Taha was arrested on April 11, 2019 following the 2019 Sudanese coup d'état.

On May 27, 2020, Sudan’s public prosecution service announced that Taha had tested positive for COVID-19 and was subsequently placed in quarantine.

On April 26, 2023, Taha reportedly escaped from Kobar Prison amid the breakout of the civil war.

==Involvement in the Darfur Crisis==
Taha was responsible for handling the Darfur crisis from 2003 to 2004. Community leaders in Darfur have reported that Taha holds personal ties with Musa Hilal and was instrumental in releasing Hilal from prison in 2003. Taha apparently assigned Hilal the authority to recruit and command a militia group, which became known as "Quick, Light and Horrible Forces of Misteriha." Government help for Hilal was reported to be very open and was coordinated through Taha. Taha was quoted as saying to commanders of the Janjaweed militia, "I don't want one single village of Zurgas in Darfur. All the Zurga lands are yours." After an attack by the Janjaweed militia and the Armed Forces in the town of Kyla, a survivor from the Fur tribe reported that the attackers sang, "Hail the name of Allah, our orders came from Ali Usman Taha."

In 2005 Taha opposed holding trials outside Sudan after 51 individuals were accused, by a United Nations commission of inquiry, of war crimes and crimes against humanity.
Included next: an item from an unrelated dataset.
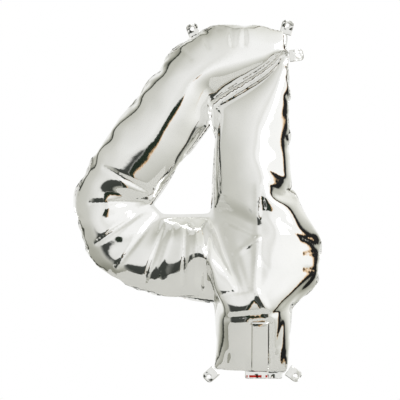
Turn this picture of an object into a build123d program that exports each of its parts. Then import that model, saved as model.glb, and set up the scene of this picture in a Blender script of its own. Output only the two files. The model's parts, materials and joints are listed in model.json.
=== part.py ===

Taha argued that doing so would "push things to degenerate rather than help people to reconcile or maintain peace." In 2008, Taha also opposed the ICC indictment of President Omar al-Bashir by arguing that, "We can't go along with implementing the CPA or other agreements with a president that is subject to international trial." In the same year, the Associated Press quoted reliable sources saying Taha would be charged with crimes similar to those that President Omar al-Bashir had been charged with. In February 2009, Taha reportedly traveled to Turkey seeking the nation's support to save Sudan's president, al-Bashir, from trial.

Taha is mentioned several times in the application of arrest for President Omar al-Bashir, submitted by Luis Moreno Ocampo, prosecutor of the ICC. For example, Commissioner Rabeh told Janjaweed militia commanders that the General Commander in Khartoum and Taha ordered the provision of armament for the elimination of zurgas. Zurga is a derogatory term for people from African tribes.